Picture then Adam and Eve’s shock when the gates of Eden slammed behind them (metaphorically or otherwise). Their bodies were naked and coarsened, while shame, fear, back-breaking work and above all, remorse, now plotted their every step. They blamed the snake, each other, probably God. Did they ever recover from the shock of what happened? I’ve always wondered.

So when I discovered the ancient, pseudepigraphal work titled The First Book of Adam and Eve, a fabulous life-and-times account of Adam’s and Eve’s struggles outside Eden, I got a whole new bead on how those two might have responded to how bad it really was. The stories in this brief work have a larger-than-life quality to them (remember, our mythology is full of heroes, giants, and gods for a reason) and I’ve got a hunch we postmoderns with our blasé sensibilities might benefit from a dose of this kind of preoccupation with unholy shortcomings.

To every action there is an equal and opposite reaction. On every page of The First Book of Adam and Eve, we feel the passionate sorry-ness of these two people in proportion to the gravity of their sin. For after all, it isn’t everyday somebody upsets the equilibrium of the entire cosmos with one act of disobedience.
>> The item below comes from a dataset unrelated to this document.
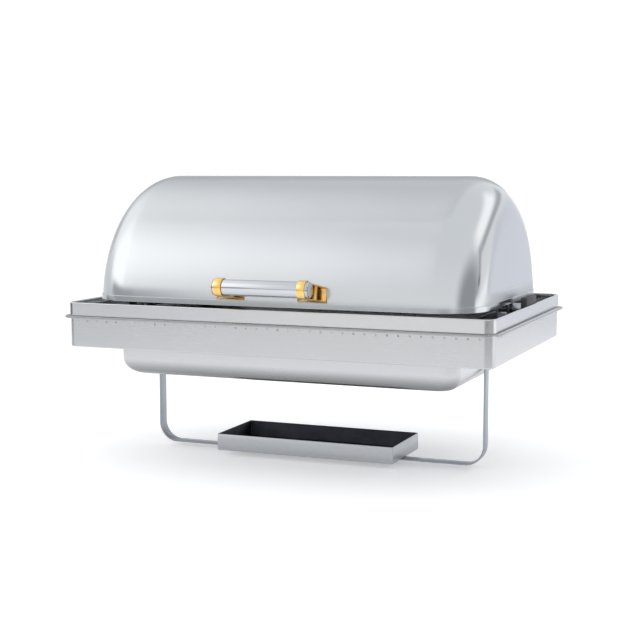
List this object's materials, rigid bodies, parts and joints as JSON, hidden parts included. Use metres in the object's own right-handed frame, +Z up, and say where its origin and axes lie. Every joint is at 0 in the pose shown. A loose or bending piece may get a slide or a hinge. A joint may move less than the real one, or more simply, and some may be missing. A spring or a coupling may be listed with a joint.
{
  "type": "drop-in roll-top chafing dish",
  "caption": "Rectangular drop-in food warmer: flanged frame, water and food pans, roll-top cover with a tube handle, and a strap that carries an open fuel tray.",
  "frame": {"origin": "centre of the unit in plan, in the plane of the counter top that the flange rests on", "axes": "+X along the length to the right of the person serving, +Y to the back where the cover rolls away, +Z up"},
  "size_m": [0.641, 0.4303, 0.4125],
  "materials": {
    "satin_steel": "satin pressed stainless steel",
    "bright_steel": "polished stainless steel with fine wiping marks",
    "plain_steel": "plain cold-rolled stainless strap and plate",
    "tray_steel": "plain stainless sheet, darkened inside by use",
    "fastener_steel": "plain stainless fasteners",
    "brass": "polished brass plate",
    "black_enamel": "black stoved enamel",
    "black_rubber": "black rubber",
    "dark_block": "dark grey moulded polymer",
    "nylon": "natural nylon"
  },
  "bodies": {
    "housing": {"rim_frame": "satin_steel", "skirt": "satin_steel", "water_pan": "satin_steel", "well_deck": "black_enamel", "pan_collar": "plain_steel", "carrier_strap": "plain_steel", "fuel_tray": "tray_steel", "pivot_pin_left": "bright_steel", "collar_lug_left": "plain_steel", "pivot_block_left": "dark_block", "outer_spacer_left": "plain_steel", "inner_spacer_left": "plain_steel", "block_nut_left_1": "fastener_steel", "block_nut_left_2": "fastener_steel", "strap_screw_left": "fastener_steel", "strap_nut_left": "fastener_steel", "tray_screw_left": "fastener_steel", "tray_nut_left": "fastener_steel", "closed_bumper_left": "black_rubber", "open_bumper_left": "black_rubber", "pivot_pin_right": "bright_steel", "collar_lug_right": "plain_steel", "pivot_block_right": "dark_block", "outer_spacer_right": "plain_steel", "inner_spacer_right": "plain_steel", "block_nut_right_1": "fastener_steel", "block_nut_right_2": "fastener_steel", "strap_screw_right": "fastener_steel", "strap_nut_right": "fastener_steel", "tray_screw_right": "fastener_steel", "tray_nut_right": "fastener_steel", "closed_bumper_right": "black_rubber", "open_bumper_right": "black_rubber"},
    "cover": {"cover_shell": "bright_steel", "cover_hem": "bright_steel", "handle_tube": "bright_steel", "cover_ear_left": "plain_steel", "pivot_bush_left": "nylon", "handle_bracket_left": "brass", "handle_plug_left": "bright_steel", "handle_washer_left": "fastener_steel", "handle_screw_left": "fastener_steel", "handle_nut_left": "fastener_steel", "cover_ear_right": "plain_steel", "pivot_bush_right": "nylon", "handle_bracket_right": "brass", "handle_plug_right": "bright_steel", "handle_washer_right": "fastener_steel", "handle_screw_right": "fastener_steel", "handle_nut_right": "fastener_steel"},
    "food_pan": {"food_pan": "bright_steel"}
  },
  "joints": [
    {"name": "cover_roll", "type": "hinge", "parent": "housing", "child": "cover", "pos_m": [0, 0, 0.0175], "axis": [-1, 0, 0], "range_deg": [0, 90]},
    {"name": "food_pan_lift", "type": "slide", "parent": "housing", "child": "food_pan", "axis": [0, 0, 1], "range_m": [0, 0.075]}
  ]
}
Here are a few of our forebears’ actions that moved me with their pathos and sweet sincerity.

Getting creative to show you’re sorry

  1. In chapter 5, God sends Adam and Eve into a dark cave for forty days, to symbolize the darkness they had brought on the universe and into their own selves. Adam prayed with such fervency that he fell into a sort of coma from the shock. “So he cried and beat his chest hard, until he dropped, and was as dead.” Is this a foreshadowing of Christ’s prayer in the Garden of Gethsemane, when the severity of his prayers against temptation caused him to sweat drops of blood?
  2. In chapter 32, after other adventures, Adam and Eve journey to a holy sea where they stand up to their necks, praying for 35 days. “And they stood praying; and besought the Lord to forgive them… and to restore them to their former state.” Notice that God didn’t remind them that they could never go back to Eden. He let them do what they needed to do. Maybe a month standing in cold water made them more sorry than ever for what they had done.
  3. Later, in chapter 72, fallen angels visit Adam, tempting him to “marry Eve,” and filling his heart with lustful thoughts. Though it’s suggested that God had intended celestial celibacy. Adam lays out his case as he asks God about it: “Because if you do not give us permission, we shall be overpowered, and follow that advice of Satan; and you will make us… perish.” God replies, “O Adam, if only you had had this caution at first, before you came out of the garden…” Adam was learning his lesson. One ousting from God’s graces was enough.


What ideas do you have about the Adam and Eve story?